→ **Task requirements**
Give the listing again in full, exactly as written.

→ **Available data**
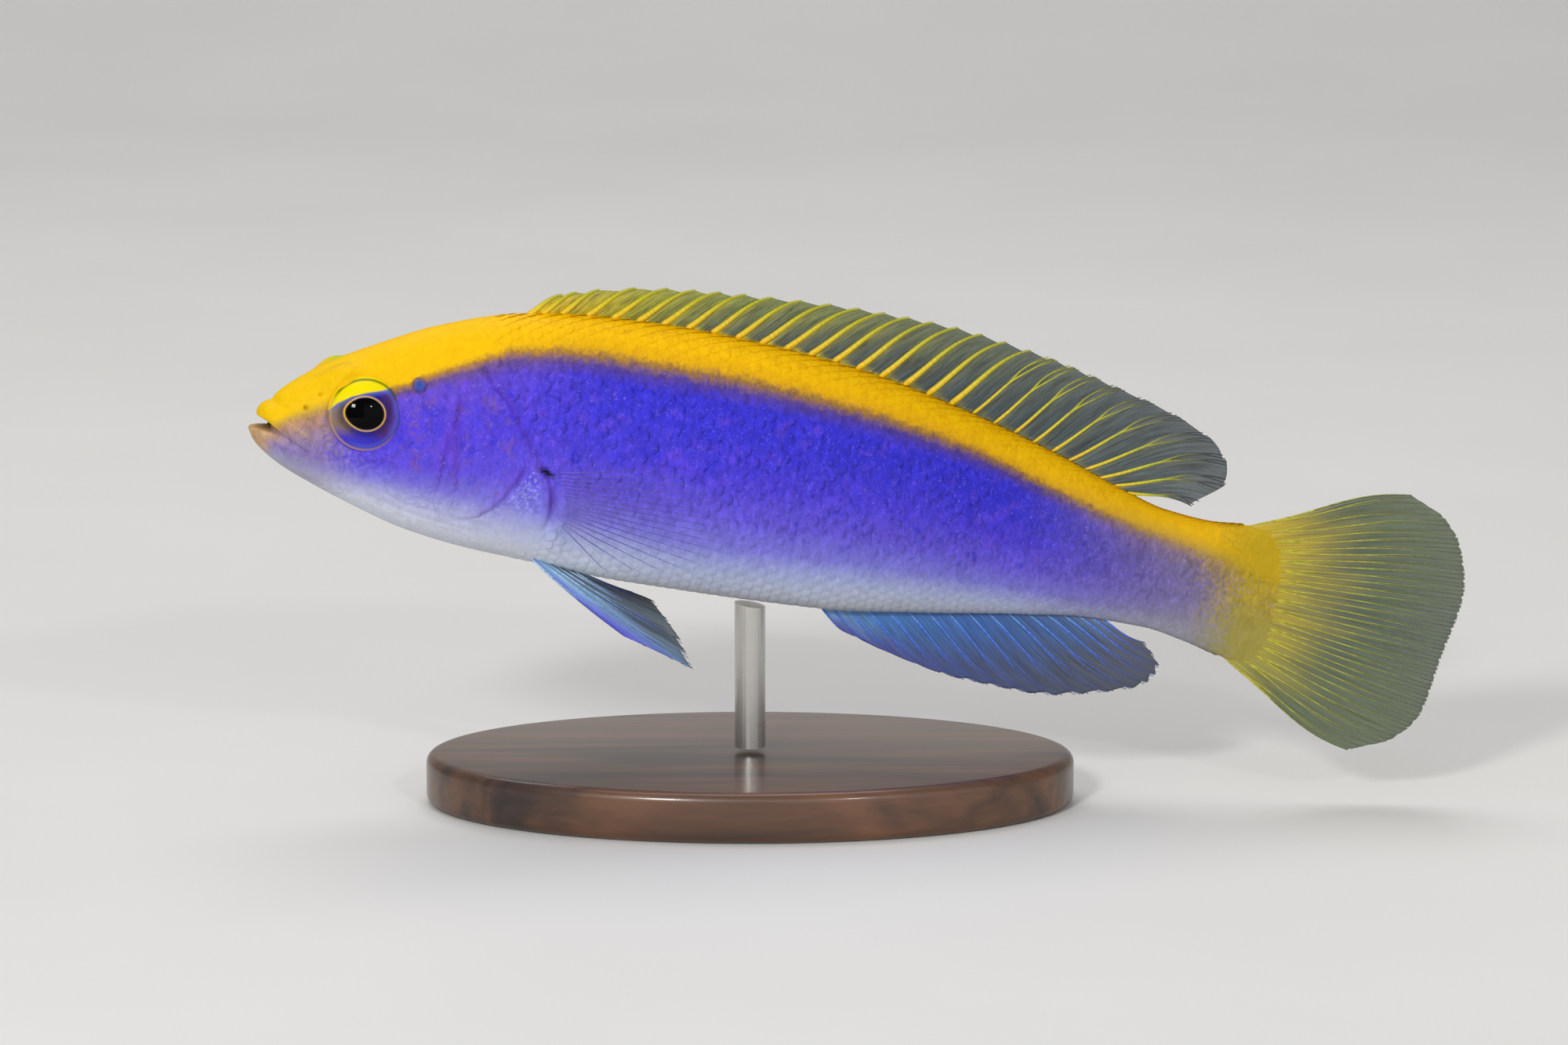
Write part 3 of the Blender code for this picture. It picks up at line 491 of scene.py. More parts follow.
# Painted shade: the colour is made a little darker from mid-body to the tail stalk, and clears again
# at the tail.
rear_shade = add_node(tree, "MapRange", {"Value": station, "From Max": float(BODY[-1, 0])})
rear_shade = add_node(
    tree, "ValToRGB", {"Fac": rear_shade},
    [(0.42, "ffffff"), (0.68, "ececec"), (0.84, "eeeeee"), (0.97, "ffffff")],
)
for factor in (shade, rim, rear_shade):
    colour = add_node(tree, "VectorMath", {0: colour, 1: factor}, operation="MULTIPLY")
bump = add_node(tree, "Math", {0: pale, 1: 0.45}, operation="MULTIPLY")
bump = add_node(tree, "Bump", {"Height": wisps, "Strength": bump, "Distance": 0.00006})
wire(shader, {"Base Color": colour, "Roughness": 0.5, "Specular IOR Level": 0.07, "Normal": bump})

ring = BODY[-1, 0] * (np.arange(RINGS) / (RINGS - 1)) ** RING_CROWDING
ring[0] = 0.02  # the first ring closes round the tip of the snout
turns = np.arange(AROUND) / AROUND * 2 * math.pi
station, turn = (grid.ravel() for grid in np.meshgrid(ring, turns, indexing="ij"))
level_skin = skin_level(station, turn)
back, belly, _, middle = body_at(station)
up = np.cos(turn)
plain_h = middle + up * np.where(up > 0, back - middle, middle - belly)
nose, tail_end = level_skin[:AROUND].mean(axis=0), level_skin[-AROUND:].mean(axis=0)
rows = np.arange(RINGS - 1)[:, None] * AROUND
here, beside = ((rows + np.roll(np.arange(AROUND), -step)).ravel() for step in (0, 1))
faces = np.stack([here, here + AROUND, beside + AROUND, beside], axis=1).tolist()
first, last = RINGS * AROUND, RINGS * AROUND + 1
for k in range(AROUND):
    onward, final = (k + 1) % AROUND, (RINGS - 1) * AROUND
    faces += [[first, k, onward], [last, final + onward, final + k]]
mesh = bpy.data.meshes.new("fish_skin")
mesh.from_pydata(to_row(np.vstack([level_skin, nose, tail_end])), [], faces)
outwards = bmesh.new()
outwards.from_mesh(mesh)
bmesh.ops.recalc_face_normals(outwards, faces=outwards.faces)
outwards.to_mesh(mesh)
outwards.free()
write_markings(
    mesh,
    np.append(station, [0, BODY[-1, 0]]),
    np.append(level_skin[:, 1], [0, 0]),
    np.append(plain_h, [nose[2], tail_end[2]]),
)
skin = add_piece("fish_skin", mesh, skin_finish)
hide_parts("head", "lower_jaw", "trunk", "tail_stalk", "gill_cover_left", "gill_cover_right")
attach(skin, "root")

# The scales. Small rounded plates of clear bone under skin, in slanting rows that overlap towards
# the tail, grown from pockets in the skin. Each keeps the marking of the skin at its root.
SCALES_AROUND = 42
SCALE_STEP = 0.74  # from one ring of scales to the next, as a share of their spacing
HEAD_SCALE = 0.62  # the cheek's scales against the body's
SMALL_SCALE = 0.595  # spacing under which the dark rim of a scale hardly shows
SCALE_LENGTH, SCALE_BREADTH = 1.3, 1.14  # of one scale, in spacings
SCALE_LIFT, SCALE_ROOT = 0.045, -0.06


def one_scale():
    """A scale one spacing across: front buried, rear edge rounded and lying on the next scale."""
    along, across = 6, 5
    u, v = np.meshgrid(np.linspace(0, 1, along), np.linspace(-1, 1, across), indexing="ij")
    half = 0.5 * SCALE_BREADTH * np.sqrt(np.clip(1 - ((u - 0.5) / 0.62) ** 2, 0, 1))
    x = (u - 0.42) * SCALE_LENGTH - 0.1 * v ** 2 * (u > 0.5)
    crown = np.interp(u, [0, 0.85, 1], [SCALE_ROOT, SCALE_LIFT, 0.75 * SCALE_LIFT])
    z = crown - 0.055 * (half * v * 2) ** 2
    verts = np.stack([x, half * v, z], axis=-1).reshape(-1, 3)
    faces = [
        (i * across + j, (i + 1) * across + j, (i + 1) * across + j + 1, i * across + j + 1)
        for i in range(along - 1) for j in range(across - 1)
    ]
    mesh = bpy.data.meshes.new("one_scale")
    mesh.from_pydata(verts, [], faces)
    rim = np.maximum(over(u, 0.75, 0.25), 0.8 * over(np.abs(v), 0.6, 0.4) * over(u, 0.4, 0.3))
    write_attributes(mesh, rim=rim.ravel(), spot=verts)
    return mesh


def scale_seats(pitch, start, end, wanted):
    """Roots of the scales, ring by ring, as station and turn, with their spacing."""
    seats, s, odd = [], start, 0
    count = round(SCALES_AROUND / pitch)
    while s < end:
        spacing = float(girth_at(s)) / count
        turn = (np.arange(count) + 0.5 * odd) / count * 2 * math.pi
        seats.append(np.stack([np.full(count, s), turn, np.full(count, spacing)], axis=1))
        s, odd = s + spacing * SCALE_STEP, 1 - odd
    seats = np.concatenate(seats)
    return seats[wanted(*skin_level(seats[:, 0], seats[:, 1]).T)]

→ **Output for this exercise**
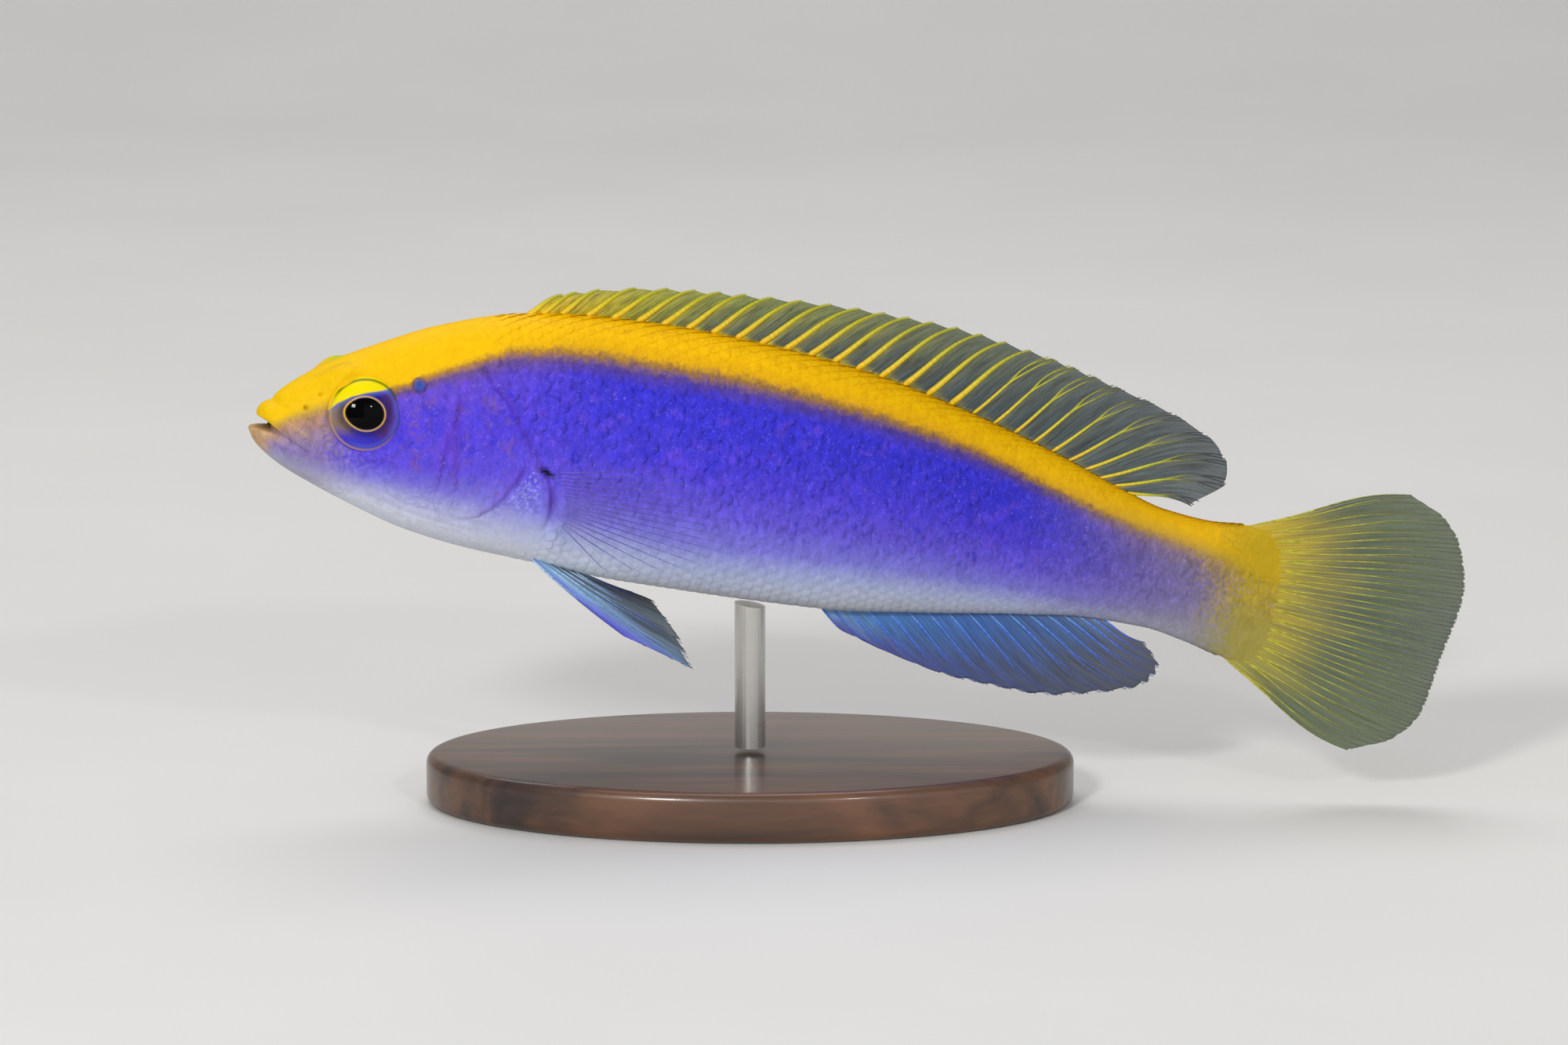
Write part 3 of the Blender code for this picture. It picks up at line 491 of scene.py. More parts follow.
# Painted shade: the colour is made a little darker from mid-body to the tail stalk, and clears again
# at the tail.
rear_shade = add_node(tree, "MapRange", {"Value": station, "From Max": float(BODY[-1, 0])})
rear_shade = add_node(
    tree, "ValToRGB", {"Fac": rear_shade},
    [(0.42, "ffffff"), (0.68, "ececec"), (0.84, "eeeeee"), (0.97, "ffffff")],
)
for factor in (shade, rim, rear_shade):
    colour = add_node(tree, "VectorMath", {0: colour, 1: factor}, operation="MULTIPLY")
bump = add_node(tree, "Math", {0: pale, 1: 0.45}, operation="MULTIPLY")
bump = add_node(tree, "Bump", {"Height": wisps, "Strength": bump, "Distance": 0.00006})
wire(shader, {"Base Color": colour, "Roughness": 0.5, "Specular IOR Level": 0.07, "Normal": bump})

ring = BODY[-1, 0] * (np.arange(RINGS) / (RINGS - 1)) ** RING_CROWDING
ring[0] = 0.02  # the first ring closes round the tip of the snout
turns = np.arange(AROUND) / AROUND * 2 * math.pi
station, turn = (grid.ravel() for grid in np.meshgrid(ring, turns, indexing="ij"))
level_skin = skin_level(station, turn)
back, belly, _, middle = body_at(station)
up = np.cos(turn)
plain_h = middle + up * np.where(up > 0, back - middle, middle - belly)
nose, tail_end = level_skin[:AROUND].mean(axis=0), level_skin[-AROUND:].mean(axis=0)
rows = np.arange(RINGS - 1)[:, None] * AROUND
here, beside = ((rows + np.roll(np.arange(AROUND), -step)).ravel() for step in (0, 1))
faces = np.stack([here, here + AROUND, beside + AROUND, beside], axis=1).tolist()
first, last = RINGS * AROUND, RINGS * AROUND + 1
for k in range(AROUND):
    onward, final = (k + 1) % AROUND, (RINGS - 1) * AROUND
    faces += [[first, k, onward], [last, final + onward, final + k]]
mesh = bpy.data.meshes.new("fish_skin")
mesh.from_pydata(to_row(np.vstack([level_skin, nose, tail_end])), [], faces)
outwards = bmesh.new()
outwards.from_mesh(mesh)
bmesh.ops.recalc_face_normals(outwards, faces=outwards.faces)
outwards.to_mesh(mesh)
outwards.free()
write_markings(
    mesh,
    np.append(station, [0, BODY[-1, 0]]),
    np.append(level_skin[:, 1], [0, 0]),
    np.append(plain_h, [nose[2], tail_end[2]]),
)
skin = add_piece("fish_skin", mesh, skin_finish)
hide_parts("head", "lower_jaw", "trunk", "tail_stalk", "gill_cover_left", "gill_cover_right")
attach(skin, "root")

# The scales. Small rounded plates of clear bone under skin, in slanting rows that overlap towards
# the tail, grown from pockets in the skin. Each keeps the marking of the skin at its root.
SCALES_AROUND = 42
SCALE_STEP = 0.74  # from one ring of scales to the next, as a share of their spacing
HEAD_SCALE = 0.62  # the cheek's scales against the body's
SMALL_SCALE = 0.595  # spacing under which the dark rim of a scale hardly shows
SCALE_LENGTH, SCALE_BREADTH = 1.3, 1.14  # of one scale, in spacings
SCALE_LIFT, SCALE_ROOT = 0.045, -0.06


def one_scale():
    """A scale one spacing across: front buried, rear edge rounded and lying on the next scale."""
    along, across = 6, 5
    u, v = np.meshgrid(np.linspace(0, 1, along), np.linspace(-1, 1, across), indexing="ij")
    half = 0.5 * SCALE_BREADTH * np.sqrt(np.clip(1 - ((u - 0.5) / 0.62) ** 2, 0, 1))
    x = (u - 0.42) * SCALE_LENGTH - 0.1 * v ** 2 * (u > 0.5)
    crown = np.interp(u, [0, 0.85, 1], [SCALE_ROOT, SCALE_LIFT, 0.75 * SCALE_LIFT])
    z = crown - 0.055 * (half * v * 2) ** 2
    verts = np.stack([x, half * v, z], axis=-1).reshape(-1, 3)
    faces = [
        (i * across + j, (i + 1) * across + j, (i + 1) * across + j + 1, i * across + j + 1)
        for i in range(along - 1) for j in range(across - 1)
    ]
    mesh = bpy.data.meshes.new("one_scale")
    mesh.from_pydata(verts, [], faces)
    rim = np.maximum(over(u, 0.75, 0.25), 0.8 * over(np.abs(v), 0.6, 0.4) * over(u, 0.4, 0.3))
    write_attributes(mesh, rim=rim.ravel(), spot=verts)
    return mesh


def scale_seats(pitch, start, end, wanted):
    """Roots of the scales, ring by ring, as station and turn, with their spacing."""
    seats, s, odd = [], start, 0
    count = round(SCALES_AROUND / pitch)
    while s < end:
        spacing = float(girth_at(s)) / count
        turn = (np.arange(count) + 0.5 * odd) / count * 2 * math.pi
        seats.append(np.stack([np.full(count, s), turn, np.full(count, spacing)], axis=1))
        s, odd = s + spacing * SCALE_STEP, 1 - odd
    seats = np.concatenate(seats)
    return seats[wanted(*skin_level(seats[:, 0], seats[:, 1]).T)]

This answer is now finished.